Sara Hebel | Posted on Monday May 19, 2008 | Permalink

Comments

  1. Democrats have the youth vote because one must lack experience to buy their “change for the sake of change” or “I want to be the first female emperor of the world” messages.

    They will also sit through those intro philosophy courses without arguing—the propensity to do both are likely the result of the same naivite. Wait until they hit their 30s and magically find their thoughts are quite conservative. Funny how having a family and responsibilities will do that.

    — Susan Stamleyson    May 19, 02:53 PM    #

  2. Interesting stance, Susan. I found that having family responsibilities made me more inclined to favor inclusive, social-justice-based policies, not the other way around.

    — barbara    May 19, 04:15 PM    #

  3. Or democrats have the youth vote because young people are less likely to be racist, sexist, and homophobic.

    Students don’t sit through intro Philosophy without arguing. If they’re your students you must be teaching the course poorly if there is no participation and discussion.

    I think the reason people sometimes become conservative when they get older is financial. When you’re young and poor, you don’t mind big taxes. But when it comes out of your fat paycheck once you have a real job and a real family to support, you want no more taxes.

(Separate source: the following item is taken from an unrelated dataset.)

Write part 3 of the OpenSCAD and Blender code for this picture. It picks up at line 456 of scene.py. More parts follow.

    — Patricia    May 19, 04:22 PM    #

  4. Well in a dangerous world anyone who has concerns about the economy or our security would not want a totally inexperienced persons as president no matter how glib he might happen to be. I have met a lot of glib people on college campuses and few of them were able to be good department chairs much less president of the world’s largest superpower. Go home Barak and learn to clean up your room…ask Michelle what that means.

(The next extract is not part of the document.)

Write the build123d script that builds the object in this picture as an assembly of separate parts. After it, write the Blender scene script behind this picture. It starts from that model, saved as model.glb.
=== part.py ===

    — Frank Mitchell    May 19, 04:24 PM    #

  5. Madman McCain. What a loser. Republicanism is for losers. Look how they’ve ruined the country while they engorged themselves on our treasury. You really want four more years of that?????

    — original marcii    May 19, 04:27 PM    #

  6. McCain (Bush Lite) can cut and paste and recalibrate his policy positions all he wants (we’ve certainly become accustomed to his doing that by now!), but it will not help him with the youth vote. Young people will be repelled by his having voted against a national holiday to honor Martin Luther King, Jr. In addition they will not be impressed by his opposition to a woman’s right to choose, or by the fact that the Children’s Defense Fund rated him the worst member of the Senate for children. They probably will recoil at the knowledge that McCain’s campaign has been stuffed with fat lobbyists who represent the very interests McCain purports to checkmate, including foreign countries, and such tyrants as Marcos, Mobutu and Savimbi. I don’t think young voters will be encouraged by some of McCain’s fellow Republican senators saying he is too reckless to be commander in chief. I think when they learn the stories of the now infamous McCain temper, the young voters might have second thoughts about supporting him. And when young voters note that McCain begged for and received the endorsement of “Rev” John Hagee, who believes Hurricane Katrina was God’s punishment of New Orleans for sin, and who calls the Catholic Church the “Antichrist,” and a “false cult,” they surely will have a difficult time supporting McCain for President. Finally, when young voters learn that McCain’s “spiritual guide,” Rod Parsley, believes America’s founding mission is to destroy Islam, they might wonder whether a vote for McCain is a vote to continue the ideological, dangerous, and unsuccessful foreign policy of George W. Bush.

    If young people do vote for John McCain, they will deserve the legacy George W. Bush and the Republicans in Congress have concocted for them.

    — /case hardened    May 19, 05:18 PM    #

  7. It is sad that this nation has nobody to choose from except those three marginals.

    — Mark de Goz    May 19, 06:25 PM    #

  8. Vote for experience, for maturity, for McCain. To squander your vote on the democrats is to invite an inflationary period the likes of which this country hasn’t seen since the end of WWII. If Obama gets in, the federall largesse will break all pork records and then some. Elect McCain and help usher in a modicum of sane spending.